### Stated goal
Find every line below that contains the word "picture" and copy it out.

### Excerpted data
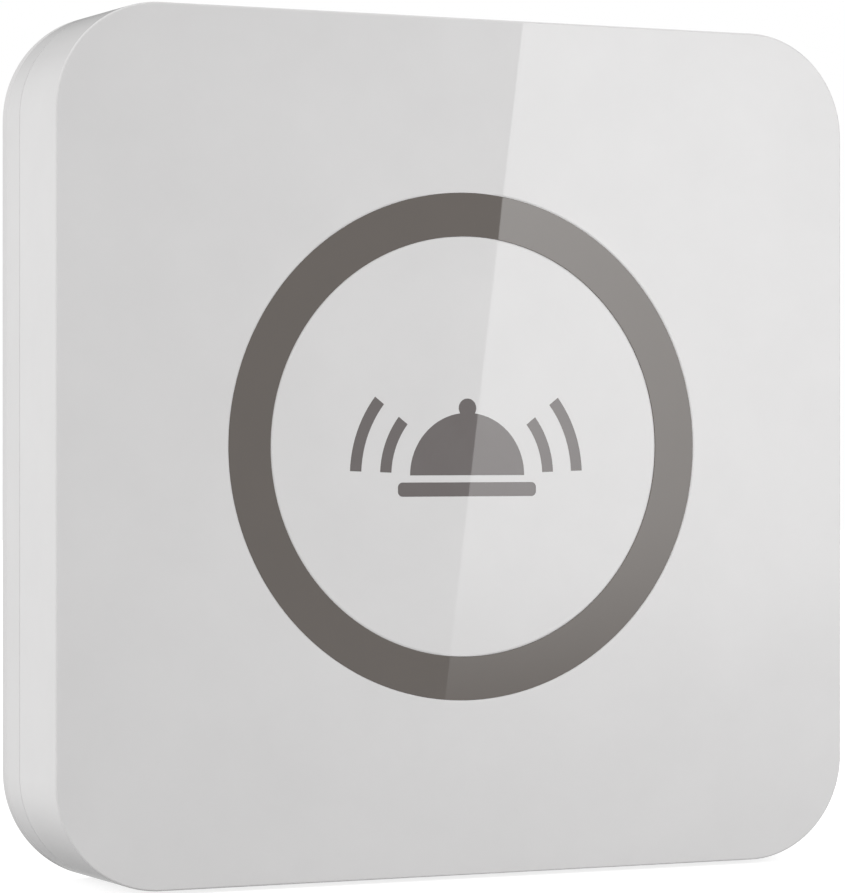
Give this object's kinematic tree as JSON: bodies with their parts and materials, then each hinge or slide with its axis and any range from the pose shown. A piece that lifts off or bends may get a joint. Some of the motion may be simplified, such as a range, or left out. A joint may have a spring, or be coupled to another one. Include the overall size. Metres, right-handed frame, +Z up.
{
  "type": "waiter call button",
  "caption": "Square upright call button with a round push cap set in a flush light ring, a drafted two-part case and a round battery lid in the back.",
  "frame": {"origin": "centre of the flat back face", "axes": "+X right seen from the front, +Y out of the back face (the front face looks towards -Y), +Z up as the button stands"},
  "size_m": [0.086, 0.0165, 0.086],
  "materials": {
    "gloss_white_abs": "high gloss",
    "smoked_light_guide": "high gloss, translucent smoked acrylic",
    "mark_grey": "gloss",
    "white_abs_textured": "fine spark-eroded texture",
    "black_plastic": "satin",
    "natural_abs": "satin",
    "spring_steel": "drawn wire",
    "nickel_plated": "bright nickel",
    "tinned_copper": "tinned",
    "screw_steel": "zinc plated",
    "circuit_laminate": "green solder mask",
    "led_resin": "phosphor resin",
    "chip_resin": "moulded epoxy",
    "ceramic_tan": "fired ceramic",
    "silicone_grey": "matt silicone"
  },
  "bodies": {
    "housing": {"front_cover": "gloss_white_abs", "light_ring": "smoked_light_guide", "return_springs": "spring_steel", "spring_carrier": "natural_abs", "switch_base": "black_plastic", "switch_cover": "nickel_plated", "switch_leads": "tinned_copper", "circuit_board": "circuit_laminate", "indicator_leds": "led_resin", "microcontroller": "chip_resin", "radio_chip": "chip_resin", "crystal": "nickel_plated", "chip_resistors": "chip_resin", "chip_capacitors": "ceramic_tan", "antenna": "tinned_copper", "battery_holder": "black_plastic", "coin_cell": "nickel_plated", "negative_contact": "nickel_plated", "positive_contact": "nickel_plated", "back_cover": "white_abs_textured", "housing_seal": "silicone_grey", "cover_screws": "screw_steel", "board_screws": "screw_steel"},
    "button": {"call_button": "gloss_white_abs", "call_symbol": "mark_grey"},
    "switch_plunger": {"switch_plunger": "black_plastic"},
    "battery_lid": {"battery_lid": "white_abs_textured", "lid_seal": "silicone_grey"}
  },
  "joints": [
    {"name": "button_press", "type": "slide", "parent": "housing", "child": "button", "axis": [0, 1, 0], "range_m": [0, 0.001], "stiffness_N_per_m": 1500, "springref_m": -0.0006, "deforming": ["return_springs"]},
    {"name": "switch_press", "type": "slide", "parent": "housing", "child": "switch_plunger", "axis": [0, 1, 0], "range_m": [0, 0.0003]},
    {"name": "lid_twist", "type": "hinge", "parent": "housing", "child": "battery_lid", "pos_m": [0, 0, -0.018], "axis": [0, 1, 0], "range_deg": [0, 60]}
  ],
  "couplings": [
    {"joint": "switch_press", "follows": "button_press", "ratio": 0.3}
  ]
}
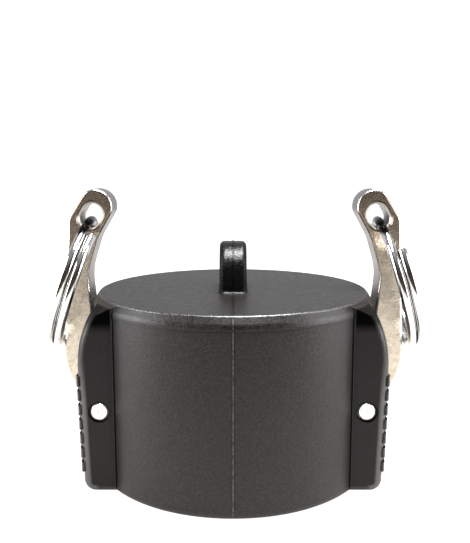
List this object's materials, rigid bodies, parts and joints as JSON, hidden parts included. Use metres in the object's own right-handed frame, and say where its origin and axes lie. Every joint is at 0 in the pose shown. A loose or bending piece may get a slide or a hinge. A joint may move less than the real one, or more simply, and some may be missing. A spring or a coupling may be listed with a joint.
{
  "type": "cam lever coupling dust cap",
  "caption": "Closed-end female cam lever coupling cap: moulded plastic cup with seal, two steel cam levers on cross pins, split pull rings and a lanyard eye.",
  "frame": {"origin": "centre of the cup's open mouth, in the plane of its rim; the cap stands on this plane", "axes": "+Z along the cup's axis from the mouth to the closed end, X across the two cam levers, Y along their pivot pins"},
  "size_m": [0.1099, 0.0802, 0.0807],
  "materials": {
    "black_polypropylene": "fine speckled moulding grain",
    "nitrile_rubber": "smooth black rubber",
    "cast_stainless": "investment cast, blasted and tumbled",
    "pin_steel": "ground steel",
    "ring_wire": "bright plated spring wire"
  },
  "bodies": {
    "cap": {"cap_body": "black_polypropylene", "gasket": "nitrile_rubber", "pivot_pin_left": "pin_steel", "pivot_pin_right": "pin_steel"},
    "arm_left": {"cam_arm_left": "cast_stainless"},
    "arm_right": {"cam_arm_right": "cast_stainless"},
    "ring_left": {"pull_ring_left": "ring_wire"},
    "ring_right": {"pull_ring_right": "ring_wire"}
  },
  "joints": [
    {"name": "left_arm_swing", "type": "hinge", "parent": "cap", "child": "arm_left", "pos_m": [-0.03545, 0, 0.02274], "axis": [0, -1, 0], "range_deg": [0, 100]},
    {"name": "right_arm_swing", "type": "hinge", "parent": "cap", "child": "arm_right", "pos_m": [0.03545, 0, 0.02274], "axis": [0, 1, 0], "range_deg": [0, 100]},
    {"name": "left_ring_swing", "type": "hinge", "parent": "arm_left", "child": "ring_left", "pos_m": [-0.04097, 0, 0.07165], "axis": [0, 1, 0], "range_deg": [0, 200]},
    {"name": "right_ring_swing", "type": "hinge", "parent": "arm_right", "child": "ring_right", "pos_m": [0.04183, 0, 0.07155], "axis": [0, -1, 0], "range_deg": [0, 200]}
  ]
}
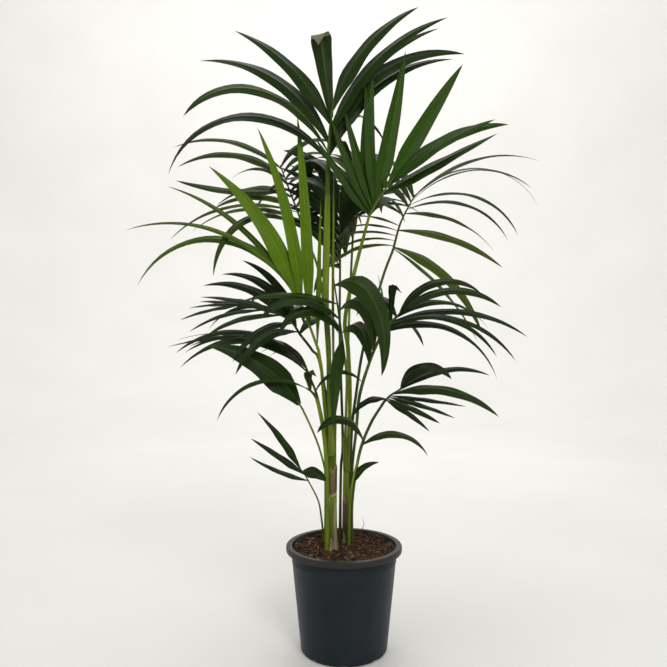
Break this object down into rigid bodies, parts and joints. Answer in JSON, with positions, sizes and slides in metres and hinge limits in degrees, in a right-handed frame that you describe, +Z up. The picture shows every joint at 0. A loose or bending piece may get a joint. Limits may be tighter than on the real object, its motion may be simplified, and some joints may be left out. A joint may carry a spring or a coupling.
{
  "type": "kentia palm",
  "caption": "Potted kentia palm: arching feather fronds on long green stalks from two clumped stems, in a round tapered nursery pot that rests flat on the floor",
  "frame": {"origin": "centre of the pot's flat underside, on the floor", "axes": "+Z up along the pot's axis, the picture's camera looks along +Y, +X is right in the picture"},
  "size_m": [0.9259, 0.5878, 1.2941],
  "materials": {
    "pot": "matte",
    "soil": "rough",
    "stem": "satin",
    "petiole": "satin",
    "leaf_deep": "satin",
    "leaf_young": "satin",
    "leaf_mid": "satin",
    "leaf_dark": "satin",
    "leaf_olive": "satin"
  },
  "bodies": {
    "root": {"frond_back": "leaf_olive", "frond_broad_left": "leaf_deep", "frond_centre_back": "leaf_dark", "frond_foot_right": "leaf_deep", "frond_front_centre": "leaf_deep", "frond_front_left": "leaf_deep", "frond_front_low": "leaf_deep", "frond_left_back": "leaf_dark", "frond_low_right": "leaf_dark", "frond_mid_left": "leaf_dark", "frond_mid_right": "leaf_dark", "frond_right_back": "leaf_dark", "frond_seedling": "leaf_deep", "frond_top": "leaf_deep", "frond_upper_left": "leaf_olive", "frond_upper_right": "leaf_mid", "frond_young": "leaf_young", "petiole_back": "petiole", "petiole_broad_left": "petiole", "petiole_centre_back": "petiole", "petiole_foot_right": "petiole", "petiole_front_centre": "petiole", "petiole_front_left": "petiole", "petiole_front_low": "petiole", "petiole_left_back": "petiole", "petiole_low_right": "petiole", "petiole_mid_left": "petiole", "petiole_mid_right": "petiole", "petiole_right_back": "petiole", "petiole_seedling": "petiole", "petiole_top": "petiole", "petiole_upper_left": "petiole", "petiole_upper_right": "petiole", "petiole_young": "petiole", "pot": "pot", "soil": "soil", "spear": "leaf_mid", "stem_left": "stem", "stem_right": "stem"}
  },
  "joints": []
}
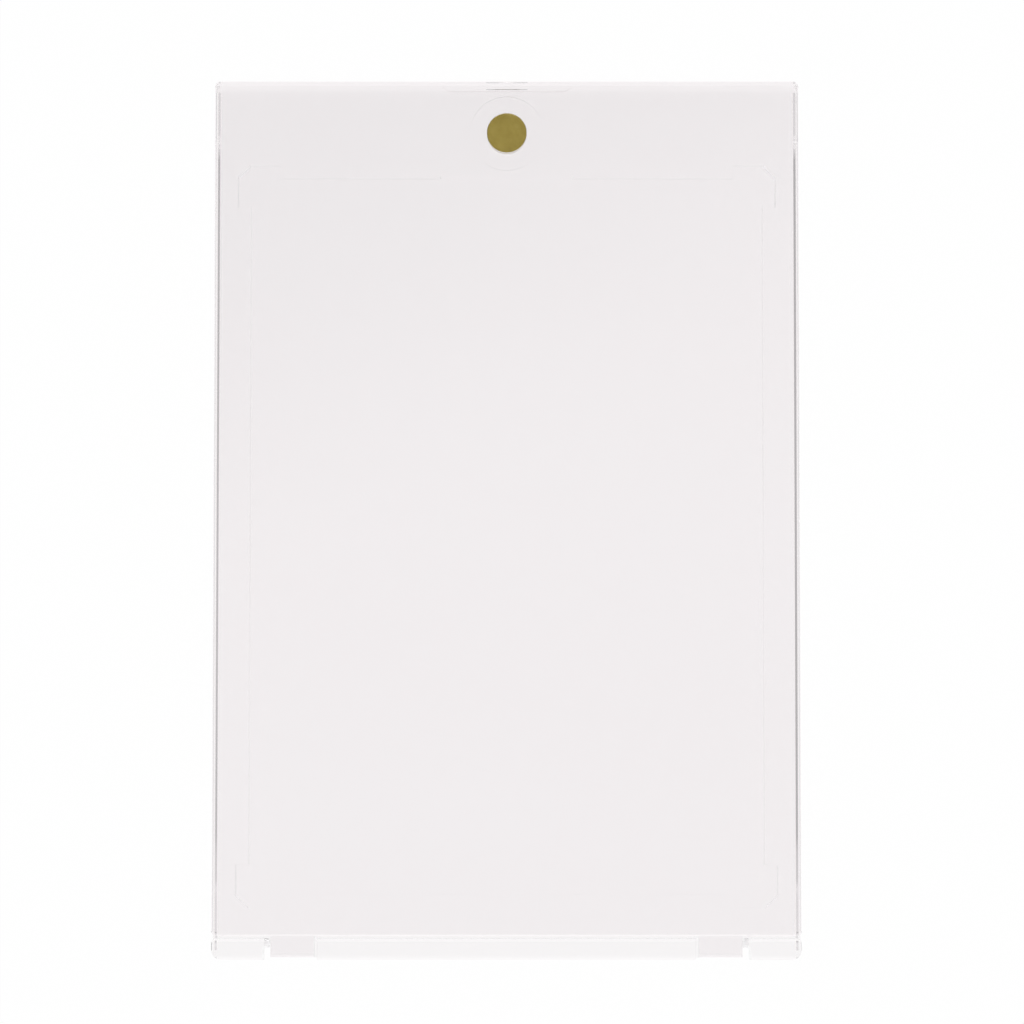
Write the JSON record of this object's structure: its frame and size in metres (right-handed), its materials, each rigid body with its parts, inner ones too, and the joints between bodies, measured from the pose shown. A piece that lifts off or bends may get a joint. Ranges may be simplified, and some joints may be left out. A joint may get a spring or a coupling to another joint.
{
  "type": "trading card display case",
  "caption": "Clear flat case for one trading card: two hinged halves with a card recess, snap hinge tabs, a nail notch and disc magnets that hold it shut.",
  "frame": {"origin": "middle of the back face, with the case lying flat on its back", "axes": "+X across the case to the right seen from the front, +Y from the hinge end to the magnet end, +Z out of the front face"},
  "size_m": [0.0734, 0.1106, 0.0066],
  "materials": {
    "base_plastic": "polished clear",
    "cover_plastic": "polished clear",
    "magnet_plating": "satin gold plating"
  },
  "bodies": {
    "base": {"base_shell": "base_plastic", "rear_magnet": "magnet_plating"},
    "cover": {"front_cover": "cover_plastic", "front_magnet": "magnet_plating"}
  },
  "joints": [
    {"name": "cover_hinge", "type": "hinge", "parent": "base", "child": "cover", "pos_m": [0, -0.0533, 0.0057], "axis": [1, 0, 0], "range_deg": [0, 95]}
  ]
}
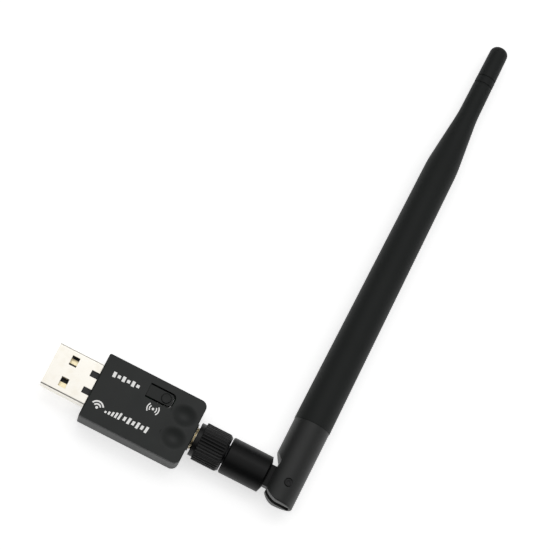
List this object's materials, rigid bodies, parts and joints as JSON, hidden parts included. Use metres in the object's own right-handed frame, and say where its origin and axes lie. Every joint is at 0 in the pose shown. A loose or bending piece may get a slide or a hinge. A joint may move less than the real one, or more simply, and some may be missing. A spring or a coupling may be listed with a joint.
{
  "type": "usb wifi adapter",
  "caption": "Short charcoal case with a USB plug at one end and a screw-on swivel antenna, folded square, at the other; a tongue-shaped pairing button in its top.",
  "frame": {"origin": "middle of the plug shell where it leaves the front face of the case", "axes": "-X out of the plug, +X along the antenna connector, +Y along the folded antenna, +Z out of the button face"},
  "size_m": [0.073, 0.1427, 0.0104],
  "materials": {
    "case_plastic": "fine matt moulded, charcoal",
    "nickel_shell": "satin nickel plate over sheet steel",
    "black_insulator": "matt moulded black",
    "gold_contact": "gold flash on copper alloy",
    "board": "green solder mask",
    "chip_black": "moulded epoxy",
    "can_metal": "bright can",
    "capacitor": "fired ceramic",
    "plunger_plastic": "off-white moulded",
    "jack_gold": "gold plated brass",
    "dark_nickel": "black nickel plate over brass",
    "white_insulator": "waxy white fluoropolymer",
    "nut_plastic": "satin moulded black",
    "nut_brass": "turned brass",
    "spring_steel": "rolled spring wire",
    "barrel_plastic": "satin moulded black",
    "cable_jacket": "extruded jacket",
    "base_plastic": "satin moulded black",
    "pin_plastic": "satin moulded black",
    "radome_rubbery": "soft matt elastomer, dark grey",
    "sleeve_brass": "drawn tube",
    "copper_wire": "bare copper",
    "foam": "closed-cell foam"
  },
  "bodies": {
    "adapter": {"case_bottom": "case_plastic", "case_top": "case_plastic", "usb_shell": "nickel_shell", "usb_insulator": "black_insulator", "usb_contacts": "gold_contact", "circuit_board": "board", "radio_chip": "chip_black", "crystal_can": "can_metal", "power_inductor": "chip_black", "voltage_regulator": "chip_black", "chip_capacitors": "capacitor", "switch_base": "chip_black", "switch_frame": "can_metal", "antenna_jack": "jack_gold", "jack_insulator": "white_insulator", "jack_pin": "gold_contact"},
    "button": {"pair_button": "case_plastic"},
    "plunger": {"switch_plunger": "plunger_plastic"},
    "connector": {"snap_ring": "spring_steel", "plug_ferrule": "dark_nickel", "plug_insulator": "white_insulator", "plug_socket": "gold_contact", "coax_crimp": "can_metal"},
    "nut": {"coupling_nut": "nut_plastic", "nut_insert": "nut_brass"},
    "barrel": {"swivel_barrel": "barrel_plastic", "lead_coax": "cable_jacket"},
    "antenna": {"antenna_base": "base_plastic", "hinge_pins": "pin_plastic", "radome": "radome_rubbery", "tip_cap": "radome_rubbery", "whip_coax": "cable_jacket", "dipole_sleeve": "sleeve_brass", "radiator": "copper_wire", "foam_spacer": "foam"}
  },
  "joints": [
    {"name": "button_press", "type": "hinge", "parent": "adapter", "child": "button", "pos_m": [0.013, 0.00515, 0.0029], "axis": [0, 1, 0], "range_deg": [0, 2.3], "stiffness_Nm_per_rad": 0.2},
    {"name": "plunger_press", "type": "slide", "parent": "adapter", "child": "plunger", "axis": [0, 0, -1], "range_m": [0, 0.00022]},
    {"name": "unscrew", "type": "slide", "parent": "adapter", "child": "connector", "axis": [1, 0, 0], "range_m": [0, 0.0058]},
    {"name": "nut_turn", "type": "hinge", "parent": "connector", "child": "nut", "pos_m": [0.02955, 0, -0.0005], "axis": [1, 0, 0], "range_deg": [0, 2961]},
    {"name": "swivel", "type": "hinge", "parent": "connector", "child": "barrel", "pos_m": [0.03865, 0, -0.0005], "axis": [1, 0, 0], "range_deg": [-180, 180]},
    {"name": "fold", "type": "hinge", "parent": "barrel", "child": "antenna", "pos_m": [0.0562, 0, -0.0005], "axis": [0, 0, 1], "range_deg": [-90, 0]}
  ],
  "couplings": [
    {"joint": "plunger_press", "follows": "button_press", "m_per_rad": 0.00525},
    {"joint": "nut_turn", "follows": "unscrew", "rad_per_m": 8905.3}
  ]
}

### Response to this task
Break this object down into rigid bodies, parts and joints. Answer in JSON, with positions, sizes and slides in metres and hinge limits in degrees, in a right-handed frame that you describe, +Z up. The picture shows every joint at 0. A loose or bending piece may get a joint. Limits may be tighter than on the real object, its motion may be simplified, and some joints may be left out. A joint may carry a spring or a coupling.
  "frame": {"origin": "centre of the pot's flat underside, on the floor", "axes": "+Z up along the pot's axis, the picture's camera looks along +Y, +X is right in the picture"},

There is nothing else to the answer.